When I do this search in the directory where I keep the posts for this website, I currently get four posts returned. The search gives one line per occurrence of the word “communication” inside each file, so 12 lines in total. I could use something like this in a bash script to rank each post based on the number of times a word appeared in the content.

Find by type

Going back to my search for my CV. If I had no idea where the CV was, I’d use the / location. In that case, the search results may be returning a lot of directories as well as files.

To specify that I only want to see files, I could do this…

find / -iname "*neil*ludlow*.pdf" -type f 2>/dev/null
  • f = file
  • d = directory
  • L or l = alias (or symlink)
  • c = character devices
  • b = block devices
  • p = named pipe (FIFO)
  • s = socket

Maxdepth

The -maxdepth flag limits the amount of recurring levels find will go into. Searching for just the top-level directories in your home directory would be…

find ~/ -type d -maxdepth 1

Find by filesize

Exactly 1024 bytes…

find /tmp -type f -size 1024c

Less than 1MB, the ”-” prefix…

find /tmp -type f -size -1M

Greater than 2MB, the ”+” prefix…

find /tmp -type f -size +2M
  • b = 512-byte blocks (default)
  • c = bytes
  • w = two-byte words
  • k = Kilobytes
  • M = Megabytes
  • G = Gigabytes

Find empty files

find / -type f -empty

Find files by age

Go back one day…

find ~/ -mtime 1

-daystart measures from the beginning of today, rather than from 24 hours ago. So, for all the files in your home directory that were modified yesterday…

find ~/ -mtime 1 -daystart

Or, something like this might be more useful, list all the PNGs that were modified yesterday…

find ~/ -daystart -type f -mtime 1 -iname "*.png" -ls

Find files by Permissions

Find the files with a permission of “644”…

find ~/ -maxdepth 2 -perm 644 -ls

See, also, these work slightly differently because of the ”/” and ”-” prefixes…

find . -perm /444
find . -perm -664

Find files by Owner

Find abd list files with my username…

find ~/ -maxdepth 1 -type f -user neil -ls

Changing Ownership with Find

“www-data” is the user for a webserver. To change files owned by the webserver and to assign them to another user you can do something like this…

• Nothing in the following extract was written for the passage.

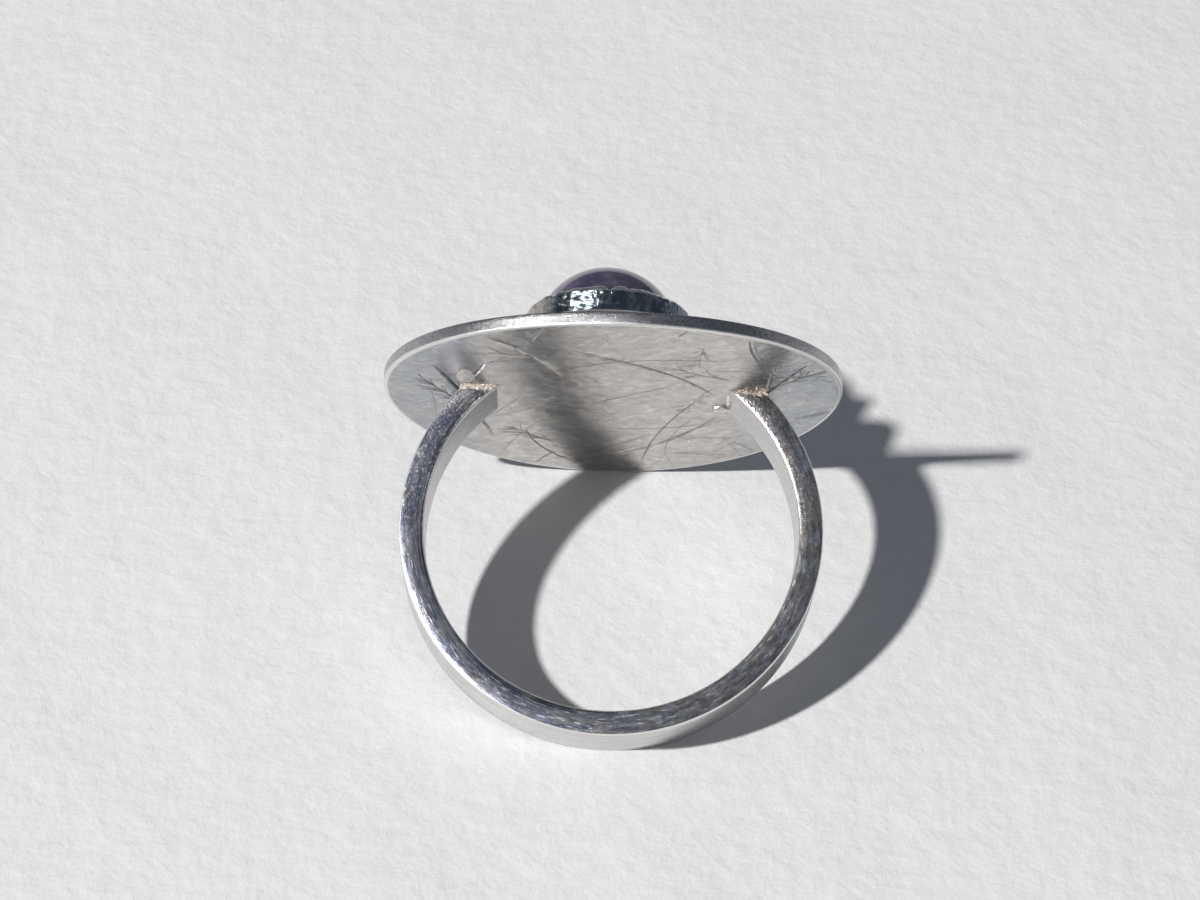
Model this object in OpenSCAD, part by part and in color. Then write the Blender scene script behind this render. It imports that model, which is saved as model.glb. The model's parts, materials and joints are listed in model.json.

find / -user www-data -type f -exec chown someoneelse {} \;

Find and Delete

Use with caution, best to list the files first to check before running again and deleting…

find /var/log/ -name `*.temp` -delete

The Find Command Documentation

As with all the main build-in Linux commands, there is help available on the command line…

find --help

There is also Findutils documentation online, including the manual GNU Findutils manual.